At the same time, she says, “a lot of us are having to step up into leadership positions that we didn’t know we were capable of. I definitely feel that in my life.” Putting more women on screen is a Hello Sunshine mandate. But surfacing the voices of real—and diverse—women is the company’s true mission. There are many female-focused production companies, and several successful digital brands that produce social content directed at women, but no entity has yet tried to do what Witherspoon is attempting: to build a premium independent film and TV studio within a directto-consumer, female-led brand that operates on multiple platforms. “Fortunately,” Witherspoon says, “I like proving people wrong.”
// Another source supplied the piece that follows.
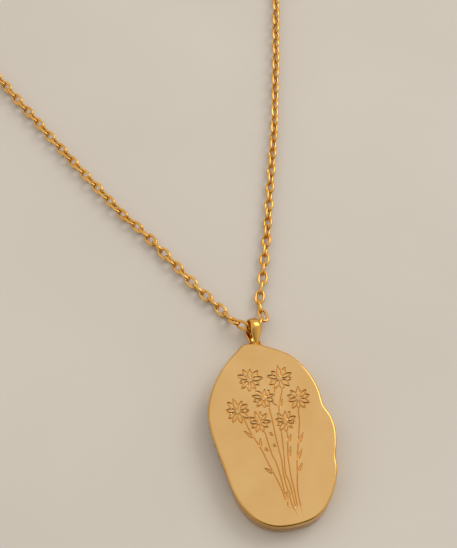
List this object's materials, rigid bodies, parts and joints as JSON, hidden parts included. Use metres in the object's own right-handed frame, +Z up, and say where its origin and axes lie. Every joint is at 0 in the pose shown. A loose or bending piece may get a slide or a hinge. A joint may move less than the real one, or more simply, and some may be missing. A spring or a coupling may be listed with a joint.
{
  "type": "locket necklace",
  "caption": "Pebble-shaped hinged locket with an engraved flower front, photo frames inside, a tapered bail and a fine oval-link chain with a lobster clasp.",
  "frame": {"origin": "middle of the flat back of the locket, which is the surface it lies on", "axes": "+Y from the foot of the locket to its bail, +Z up out of the engraved front, +X to the right seen from the front"},
  "size_m": [0.0751, 0.1115, 0.003],
  "materials": {
    "satin_gold": "polished gold plate, flat face with fine hairlines",
    "bright_gold": "bright polished gold plate",
    "deep_gold": "gold plate on soldered fittings",
    "photo_card": "blank matte photo card",
    "clear_window": "thin clear window",
    "spring_steel": "bare spring steel"
  },
  "bodies": {
    "chain": {"chain_left": "bright_gold", "chain_left_coil": "bright_gold", "chain_right": "bright_gold", "chain_right_coil": "bright_gold", "link_left": "bright_gold", "link_centre": "bright_gold", "link_right": "bright_gold", "clasp_ring": "bright_gold"},
    "bail": {"bail": "bright_gold"},
    "back": {"back_case": "satin_gold", "hinge_knuckle_top": "deep_gold", "hinge_knuckle_bottom": "deep_gold", "hinge_pin": "deep_gold", "catch_tongue": "deep_gold", "back_photo": "photo_card", "back_window": "clear_window", "back_bezel": "bright_gold", "bail_loop": "deep_gold"},
    "cover": {"front_cover": "satin_gold", "hinge_knuckle_cover": "deep_gold", "front_photo": "photo_card", "front_window": "clear_window", "front_bezel": "bright_gold"},
    "clasp": {"clasp_body": "bright_gold", "clasp_pin": "deep_gold", "clasp_spring": "spring_steel"},
    "lever": {"clasp_lever": "bright_gold"},
    "end_ring": {"end_ring": "bright_gold"}
  },
  "joints": [
    {"name": "bail_swing", "type": "hinge", "parent": "chain", "child": "bail", "pos_m": [0.00121, 0.01496, 0.00156], "axis": [-0.9372, 0.0898, 0.3371], "range_deg": [0, 90]},
    {"name": "loop_swing", "type": "hinge", "parent": "bail", "child": "back", "pos_m": [0.001, 0.01305, 0.0012], "axis": [-1, 0, 0], "range_deg": [0, 50]},
    {"name": "cover_hinge", "type": "hinge", "parent": "back", "child": "cover", "pos_m": [-0.00686, 0.001, 0.00145], "axis": [0, -1, 0], "range_deg": [0, 175]},
    {"name": "clasp_swivel", "type": "hinge", "parent": "chain", "child": "clasp", "pos_m": [-0.03774, 0.06266, 0.0009], "axis": [0, 0, 1], "range_deg": [-20, 20]},
    {"name": "clasp_lever", "type": "hinge", "parent": "clasp", "child": "lever", "pos_m": [-0.03862, 0.06569, 0.0009], "axis": [0, 0, 1], "range_deg": [0, 20], "stiffness_Nm_per_rad": 0.002, "springref_deg": -5.73},
    {"name": "end_ring_swivel", "type": "hinge", "parent": "chain", "child": "end_ring", "pos_m": [0.01054, 0.08181, 0.00075], "axis": [0, 0, 1], "range_deg": [-20, 20]}
  ]
}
Hello Sunshine is Witherspoon’s third production company. At 25, she had an office and five employees to develop movies for Universal Studios. She called it Type A Films. “I had no idea what I was doing,” she says. “In four years I produced one film, Penelope, with Christina Ricci. It was beautiful, and I loved it, but it was clear to me that I wasn’t ready to tell stories—because I didn’t know what stories I wanted to tell.” As she aged, substantial roles became harder to come by. “It was getting laughable how bad the parts were, particularly for women over 35,” says Witherspoon. “And that, of course, is when you become really interesting as a woman.” Suddenly, there were stories she wanted to tell. Witherspoon thought about partnering again with a studio to develop films. Her husband, Jim Toth, dissuaded her. Toth is a motion picture talent agent at Creative Artists Agency, and it was apparent to him that his wife was good at reading the zeitgeist and spotting promising authors. Toth told her, “ ‘Babe, do it yourself,’ ” Witherspoon recalls. “ ‘You read more books than anyone I know.
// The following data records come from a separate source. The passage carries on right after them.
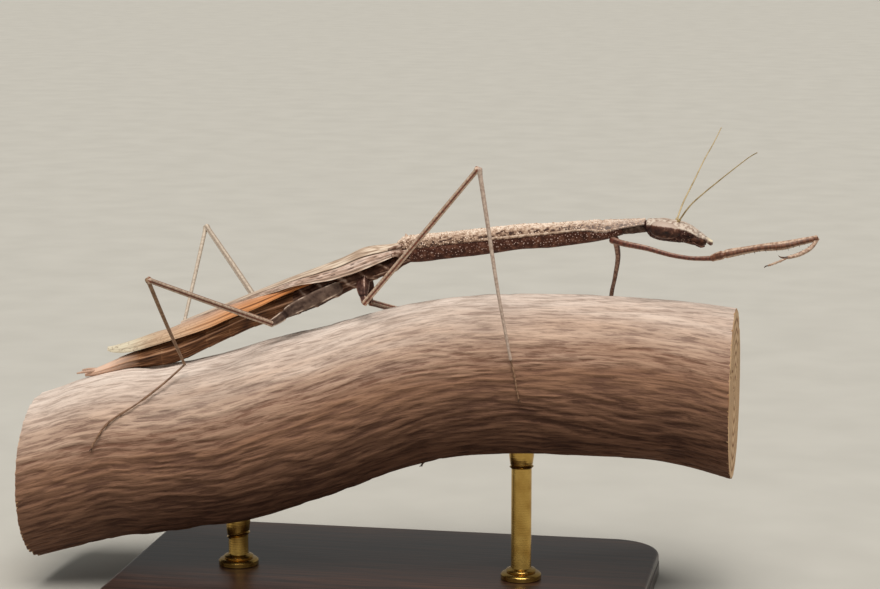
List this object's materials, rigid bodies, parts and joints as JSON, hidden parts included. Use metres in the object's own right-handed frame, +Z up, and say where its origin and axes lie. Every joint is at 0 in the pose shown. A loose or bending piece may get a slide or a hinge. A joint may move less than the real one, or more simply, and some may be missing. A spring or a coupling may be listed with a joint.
{
  "type": "praying mantis model",
  "caption": "Life-size slender brown praying mantis walking on a cut length of branch, held by two rods on a flat display base.",
  "frame": {"origin": "middle of the display base's flat underside", "axes": "+X towards the head, +Y to the animal's left, +Z up"},
  "size_m": [0.1245, 0.0563, 0.075],
  "materials": {
    "cuticle_shield": "matt pinkish brown cuticle, granular and pitted",
    "cuticle_body": "dark red-brown cuticle with pale tubercles",
    "cuticle_leg": "pale brown ridged cuticle with red-brown dashes",
    "cuticle_abdomen": "dark brown striated cuticle with a pale side fold",
    "wing_fore": "leathery cream forewing with raised veins",
    "wing_hind": "orange-tan leathery hindwing edge, paler and speckled to the tip",
    "eye": "smooth compound eye, pale above and dark red-brown below",
    "driftwood": "weathered pinkish-tan driftwood with long wavy fissures",
    "stand_wood": "dark stained and satin-varnished wood",
    "stand_brass": "satin brass rod"
  },
  "bodies": {
    "root": {"abdomen": "cuticle_abdomen", "antenna_left": "cuticle_leg", "antenna_right": "cuticle_leg", "cercus_left": "cuticle_leg", "cercus_right": "cuticle_leg", "eye_left": "eye", "eye_right": "eye", "foreleg_left_coxa": "cuticle_body", "foreleg_left_femur": "cuticle_leg", "foreleg_left_tarsus": "cuticle_leg", "foreleg_left_tibia": "cuticle_leg", "foreleg_right_coxa": "cuticle_body", "foreleg_right_femur": "cuticle_leg", "foreleg_right_tarsus": "cuticle_leg", "foreleg_right_tibia": "cuticle_leg", "forewing_left": "wing_fore", "forewing_right": "wing_fore", "head": "cuticle_shield", "hindleg_left_coxa": "cuticle_body", "hindleg_left_femur": "cuticle_leg", "hindleg_left_tarsus": "cuticle_leg", "hindleg_left_tibia": "cuticle_leg", "hindleg_right_coxa": "cuticle_body", "hindleg_right_femur": "cuticle_leg", "hindleg_right_tarsus": "cuticle_leg", "hindleg_right_tibia": "cuticle_leg", "hindwing_left": "wing_hind", "hindwing_right": "wing_hind", "mesothorax": "cuticle_body", "metathorax": "cuticle_body", "midleg_left_coxa": "cuticle_body", "midleg_left_femur": "cuticle_leg", "midleg_left_tarsus": "cuticle_leg", "midleg_left_tibia": "cuticle_leg", "midleg_right_coxa": "cuticle_body", "midleg_right_femur": "cuticle_leg", "midleg_right_tarsus": "cuticle_leg", "midleg_right_tibia": "cuticle_leg", "mouthparts": "cuticle_body", "neck": "cuticle_body", "perch": "driftwood", "pronotum": "cuticle_shield", "prosternum": "cuticle_body", "stand_base": "stand_wood", "stand_rod_front": "stand_brass", "stand_rod_rear": "stand_brass"}
  },
  "joints": []
}
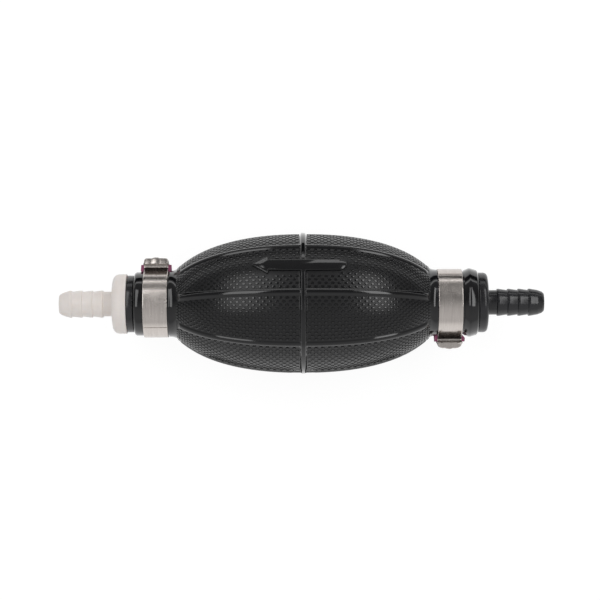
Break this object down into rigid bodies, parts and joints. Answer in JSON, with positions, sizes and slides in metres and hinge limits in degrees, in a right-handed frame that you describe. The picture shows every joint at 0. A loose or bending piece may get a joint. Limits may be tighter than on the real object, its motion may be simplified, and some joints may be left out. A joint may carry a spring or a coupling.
{
  "type": "siphon bulb pump",
  "caption": "In-line squeeze bulb pump: a ribbed rubber bulb with a flow arrow, a check valve and a hose barb at each end, and crimped ear clamps on its necks.",
  "frame": {"origin": "centre of the bulb's middle ring, on the flow axis, within a millimetre of the middle of the whole part", "axes": "+X along the flow axis towards the black inlet fitting, so the liquid runs towards -X; +Z out of the side that carries the flow arrow; +Y to the outlet clamp's ear"},
  "size_m": [0.196, 0.0572, 0.0574],
  "materials": {
    "bulb_rubber": "moulded nitrile rubber, satin, with a pip texture between smooth ribs",
    "white_nylon": "moulded natural nylon, satin",
    "black_nylon": "moulded black nylon, satin",
    "clamp_steel": "rolled stainless strip, satin",
    "shim_plastic": "moulded magenta plastic",
    "valve_acetal": "moulded natural acetal",
    "seal_rubber": "moulded nitrile rubber, smooth",
    "spring_steel": "drawn stainless wire"
  },
  "bodies": {
    "root": {"bulb": "bulb_rubber", "outlet_barb": "white_nylon", "outlet_valve_body": "black_nylon", "outlet_guide": "valve_acetal", "outlet_spring": "spring_steel", "outlet_o_ring": "seal_rubber", "outlet_clamp_band": "clamp_steel", "outlet_clamp_shim": "shim_plastic", "inlet_barb": "black_nylon", "inlet_valve_body": "black_nylon", "inlet_guide": "valve_acetal", "inlet_spring": "spring_steel", "inlet_o_ring": "seal_rubber", "inlet_clamp_band": "clamp_steel", "inlet_clamp_shim": "shim_plastic"},
    "thumb_pad": {"flow_arrow": "bulb_rubber"},
    "outlet_plunger": {"outlet_poppet": "valve_acetal", "outlet_seal": "seal_rubber"},
    "inlet_plunger": {"inlet_poppet": "valve_acetal", "inlet_seal": "seal_rubber"}
  },
  "joints": [
    {"name": "bulb_squeeze", "type": "slide", "parent": "root", "child": "thumb_pad", "axis": [0, -0.5373, -0.8434], "range_m": [0, 0.0075], "stiffness_N_per_m": 1500, "deforming": ["bulb"]},
    {"name": "outlet_valve_lift", "type": "slide", "parent": "root", "child": "outlet_plunger", "axis": [-1, 0, 0], "range_m": [0, 0.0022], "stiffness_N_per_m": 40, "springref_m": -0.003, "deforming": ["outlet_spring"]},
    {"name": "inlet_valve_lift", "type": "slide", "parent": "root", "child": "inlet_plunger", "axis": [-1, 0, 0], "range_m": [0, 0.0022], "stiffness_N_per_m": 40, "springref_m": -0.003, "deforming": ["inlet_spring"]}
  ]
}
You know what works as well as anyone.’ ” She also wanted to “further the evolution of women’s roles,” she says, and they both knew that partnering with a studio would mean satisfying a corporate mandate. “I’d be making products they like,” she says. Witherspoon joined forces in 2012 with another producer, Bruna Papandrea. They created a company called Pacific Standard, which went on to adapt two of that year’s hottest book properties, Crown Publishing Group’s Gone Girl and Alfred A. Knopf’s Wild (Strayed had personally sent an advance copy directly to Witherspoon in November 2011). Around the time that they were developing Big Little Lies, in 2014, Witherspoon began noting changes in consumer behavior. “Women weren’t going to movies,” she says. “They were streaming shows. They were on Instagram and Facebook. Digital was winning. The only way was to go where women are, instead of expecting them to come to us in theaters.” The digital imperative was underscored by her three children—Ava, 18, and Deacon, 14 (with first husband, actor Ryan Phillippe), and 5-year-old Tennessee (with Toth, whom she married in March 2011). For them, YouTube and streaming had replaced watching network TV and going to the movies.
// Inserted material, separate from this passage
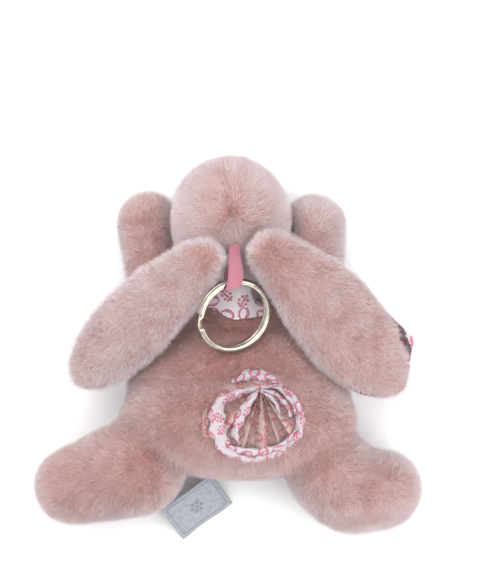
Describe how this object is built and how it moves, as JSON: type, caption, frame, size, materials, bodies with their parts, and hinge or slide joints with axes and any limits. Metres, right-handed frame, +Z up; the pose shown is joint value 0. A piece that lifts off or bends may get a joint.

Rather than moaning like so many in the industry about the tyranny of tiny screens, Witherspoon became excited by the creative potential of digital platforms and the relationships forged on social media. She joined Instagram in 2013 and started to build an audience (12.8 million followers to date). Draper James—which now has four brick-and-mortar stores—allowed her to become involved with consumers in a more intimate way. “I’d never had that before. I was always behind a screen. And I’m an extrovert,” adds Witherspoon, who remains creative director and the face of the retail company. Witherspoon’s second-ever Instagram post, in May 2013, was about J. Courtney Sullivan’s novel The Engagements (“I love this book! Has anyone else read?”).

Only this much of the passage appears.